■ **Supplied entries**:
......

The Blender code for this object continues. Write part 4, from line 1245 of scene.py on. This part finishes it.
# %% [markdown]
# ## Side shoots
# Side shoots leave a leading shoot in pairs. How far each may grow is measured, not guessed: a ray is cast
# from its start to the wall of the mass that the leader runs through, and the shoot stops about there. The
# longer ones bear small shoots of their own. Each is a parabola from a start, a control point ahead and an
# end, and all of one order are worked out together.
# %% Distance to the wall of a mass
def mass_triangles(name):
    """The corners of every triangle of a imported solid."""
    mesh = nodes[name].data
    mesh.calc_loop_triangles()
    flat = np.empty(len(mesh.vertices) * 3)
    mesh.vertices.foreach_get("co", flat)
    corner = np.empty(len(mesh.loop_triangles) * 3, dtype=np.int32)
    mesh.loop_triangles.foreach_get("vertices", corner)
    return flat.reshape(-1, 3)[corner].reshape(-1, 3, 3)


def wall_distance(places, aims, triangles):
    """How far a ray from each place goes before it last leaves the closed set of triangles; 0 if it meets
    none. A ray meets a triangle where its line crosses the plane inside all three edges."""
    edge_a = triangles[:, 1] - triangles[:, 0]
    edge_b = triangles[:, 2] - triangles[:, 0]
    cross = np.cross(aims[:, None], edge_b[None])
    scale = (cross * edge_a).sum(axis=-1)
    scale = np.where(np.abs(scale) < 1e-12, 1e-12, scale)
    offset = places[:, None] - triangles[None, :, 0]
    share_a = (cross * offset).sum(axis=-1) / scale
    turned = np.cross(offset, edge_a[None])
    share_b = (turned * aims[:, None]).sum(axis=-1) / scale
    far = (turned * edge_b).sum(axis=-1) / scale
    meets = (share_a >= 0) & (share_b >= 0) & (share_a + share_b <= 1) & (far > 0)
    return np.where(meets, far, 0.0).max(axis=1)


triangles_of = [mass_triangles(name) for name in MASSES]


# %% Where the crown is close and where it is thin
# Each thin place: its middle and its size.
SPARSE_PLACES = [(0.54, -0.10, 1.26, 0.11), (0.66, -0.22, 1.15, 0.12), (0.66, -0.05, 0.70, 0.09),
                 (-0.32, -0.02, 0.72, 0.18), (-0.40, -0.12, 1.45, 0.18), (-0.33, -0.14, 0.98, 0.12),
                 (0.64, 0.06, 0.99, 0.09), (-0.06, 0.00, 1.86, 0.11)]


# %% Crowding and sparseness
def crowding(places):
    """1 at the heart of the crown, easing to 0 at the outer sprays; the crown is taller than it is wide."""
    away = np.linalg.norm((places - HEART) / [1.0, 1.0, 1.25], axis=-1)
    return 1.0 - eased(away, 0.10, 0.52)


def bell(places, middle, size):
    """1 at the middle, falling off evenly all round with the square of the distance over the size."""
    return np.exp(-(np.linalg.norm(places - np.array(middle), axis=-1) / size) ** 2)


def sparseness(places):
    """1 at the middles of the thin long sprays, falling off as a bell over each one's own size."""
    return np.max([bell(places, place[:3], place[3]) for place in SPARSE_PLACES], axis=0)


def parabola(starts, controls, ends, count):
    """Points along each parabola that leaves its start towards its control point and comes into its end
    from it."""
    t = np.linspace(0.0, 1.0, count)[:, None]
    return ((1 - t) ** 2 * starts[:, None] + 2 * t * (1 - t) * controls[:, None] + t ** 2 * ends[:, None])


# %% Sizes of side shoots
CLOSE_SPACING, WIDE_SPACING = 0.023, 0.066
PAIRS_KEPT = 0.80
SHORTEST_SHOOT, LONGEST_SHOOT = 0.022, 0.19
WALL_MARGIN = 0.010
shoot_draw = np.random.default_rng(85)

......

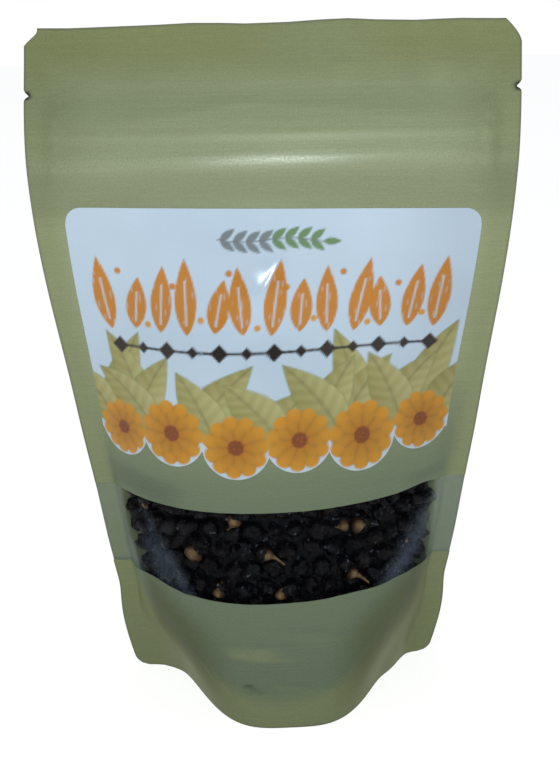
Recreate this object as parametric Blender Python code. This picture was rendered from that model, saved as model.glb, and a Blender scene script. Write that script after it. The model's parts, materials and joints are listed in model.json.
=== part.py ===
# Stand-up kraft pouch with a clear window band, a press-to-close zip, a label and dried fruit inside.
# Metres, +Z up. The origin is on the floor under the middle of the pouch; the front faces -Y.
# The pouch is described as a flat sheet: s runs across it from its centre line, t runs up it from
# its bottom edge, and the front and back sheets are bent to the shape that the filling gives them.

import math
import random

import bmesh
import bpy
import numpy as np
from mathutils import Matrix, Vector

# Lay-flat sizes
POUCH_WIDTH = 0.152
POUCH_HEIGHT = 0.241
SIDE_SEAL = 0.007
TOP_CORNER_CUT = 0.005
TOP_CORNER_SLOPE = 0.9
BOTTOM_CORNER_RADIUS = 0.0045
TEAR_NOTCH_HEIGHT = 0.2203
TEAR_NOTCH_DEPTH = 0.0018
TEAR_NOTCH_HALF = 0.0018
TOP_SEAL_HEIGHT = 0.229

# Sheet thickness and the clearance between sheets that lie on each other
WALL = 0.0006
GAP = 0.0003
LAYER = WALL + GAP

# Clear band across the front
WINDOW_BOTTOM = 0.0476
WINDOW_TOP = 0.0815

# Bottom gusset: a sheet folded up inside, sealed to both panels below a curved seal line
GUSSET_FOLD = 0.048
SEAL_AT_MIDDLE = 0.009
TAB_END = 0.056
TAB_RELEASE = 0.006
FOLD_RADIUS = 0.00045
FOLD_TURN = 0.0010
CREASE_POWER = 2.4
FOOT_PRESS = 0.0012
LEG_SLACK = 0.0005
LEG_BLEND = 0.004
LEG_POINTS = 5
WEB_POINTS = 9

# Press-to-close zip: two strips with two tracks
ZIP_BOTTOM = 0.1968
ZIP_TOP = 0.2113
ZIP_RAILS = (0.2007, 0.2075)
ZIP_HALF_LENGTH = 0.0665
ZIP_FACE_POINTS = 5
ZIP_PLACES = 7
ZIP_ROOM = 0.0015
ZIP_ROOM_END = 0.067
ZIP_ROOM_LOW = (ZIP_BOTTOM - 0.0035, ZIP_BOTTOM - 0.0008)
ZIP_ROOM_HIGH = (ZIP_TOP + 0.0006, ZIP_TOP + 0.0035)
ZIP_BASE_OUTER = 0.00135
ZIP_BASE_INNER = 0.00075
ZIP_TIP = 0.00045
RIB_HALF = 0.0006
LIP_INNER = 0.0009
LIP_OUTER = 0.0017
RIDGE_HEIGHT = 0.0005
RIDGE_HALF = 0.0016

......

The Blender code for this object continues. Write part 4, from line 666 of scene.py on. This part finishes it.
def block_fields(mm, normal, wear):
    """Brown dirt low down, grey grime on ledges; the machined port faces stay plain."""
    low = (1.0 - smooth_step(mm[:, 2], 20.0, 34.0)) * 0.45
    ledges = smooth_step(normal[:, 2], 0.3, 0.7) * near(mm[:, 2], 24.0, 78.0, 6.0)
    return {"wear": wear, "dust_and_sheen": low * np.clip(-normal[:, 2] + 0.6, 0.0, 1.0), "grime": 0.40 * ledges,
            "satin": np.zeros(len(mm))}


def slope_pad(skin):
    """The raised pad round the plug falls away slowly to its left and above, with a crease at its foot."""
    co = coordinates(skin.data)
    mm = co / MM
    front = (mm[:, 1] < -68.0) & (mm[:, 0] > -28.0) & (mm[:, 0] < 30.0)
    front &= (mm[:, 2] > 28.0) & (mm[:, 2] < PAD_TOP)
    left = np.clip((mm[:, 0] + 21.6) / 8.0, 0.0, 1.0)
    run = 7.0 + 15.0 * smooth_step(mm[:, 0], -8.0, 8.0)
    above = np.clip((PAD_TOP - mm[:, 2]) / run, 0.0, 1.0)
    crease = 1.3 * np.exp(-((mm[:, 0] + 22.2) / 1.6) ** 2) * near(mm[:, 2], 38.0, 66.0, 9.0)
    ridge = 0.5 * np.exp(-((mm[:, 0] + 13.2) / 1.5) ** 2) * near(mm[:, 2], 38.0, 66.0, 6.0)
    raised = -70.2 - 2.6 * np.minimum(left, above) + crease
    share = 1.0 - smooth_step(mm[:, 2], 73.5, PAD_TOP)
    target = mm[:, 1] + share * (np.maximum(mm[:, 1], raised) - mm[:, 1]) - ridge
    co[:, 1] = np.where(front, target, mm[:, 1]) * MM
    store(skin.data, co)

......

■ **Given task**: Emit only the lines from the one containing "Recreate this object" through the one containing "RIDGE_HALF = 0.0016", copied exactly.

■ **Finished exercise**:
Recreate this object as parametric Blender Python code. This picture was rendered from that model, saved as model.glb, and a Blender scene script. Write that script after it. The model's parts, materials and joints are listed in model.json.
=== part.py ===
# Stand-up kraft pouch with a clear window band, a press-to-close zip, a label and dried fruit inside.
# Metres, +Z up. The origin is on the floor under the middle of the pouch; the front faces -Y.
# The pouch is described as a flat sheet: s runs across it from its centre line, t runs up it from
# its bottom edge, and the front and back sheets are bent to the shape that the filling gives them.

import math
import random

import bmesh
import bpy
import numpy as np
from mathutils import Matrix, Vector

# Lay-flat sizes
POUCH_WIDTH = 0.152
POUCH_HEIGHT = 0.241
SIDE_SEAL = 0.007
TOP_CORNER_CUT = 0.005
TOP_CORNER_SLOPE = 0.9
BOTTOM_CORNER_RADIUS = 0.0045
TEAR_NOTCH_HEIGHT = 0.2203
TEAR_NOTCH_DEPTH = 0.0018
TEAR_NOTCH_HALF = 0.0018
TOP_SEAL_HEIGHT = 0.229

# Sheet thickness and the clearance between sheets that lie on each other
WALL = 0.0006
GAP = 0.0003
LAYER = WALL + GAP

# Clear band across the front
WINDOW_BOTTOM = 0.0476
WINDOW_TOP = 0.0815

# Bottom gusset: a sheet folded up inside, sealed to both panels below a curved seal line
GUSSET_FOLD = 0.048
SEAL_AT_MIDDLE = 0.009
TAB_END = 0.056
TAB_RELEASE = 0.006
FOLD_RADIUS = 0.00045
FOLD_TURN = 0.0010
CREASE_POWER = 2.4
FOOT_PRESS = 0.0012
LEG_SLACK = 0.0005
LEG_BLEND = 0.004
LEG_POINTS = 5
WEB_POINTS = 9

# Press-to-close zip: two strips with two tracks
ZIP_BOTTOM = 0.1968
ZIP_TOP = 0.2113
ZIP_RAILS = (0.2007, 0.2075)
ZIP_HALF_LENGTH = 0.0665
ZIP_FACE_POINTS = 5
ZIP_PLACES = 7
ZIP_ROOM = 0.0015
ZIP_ROOM_END = 0.067
ZIP_ROOM_LOW = (ZIP_BOTTOM - 0.0035, ZIP_BOTTOM - 0.0008)
ZIP_ROOM_HIGH = (ZIP_TOP + 0.0006, ZIP_TOP + 0.0035)
ZIP_BASE_OUTER = 0.00135
ZIP_BASE_INNER = 0.00075
ZIP_TIP = 0.00045
RIB_HALF = 0.0006
LIP_INNER = 0.0009
LIP_OUTER = 0.0017
RIDGE_HEIGHT = 0.0005
RIDGE_HALF = 0.0016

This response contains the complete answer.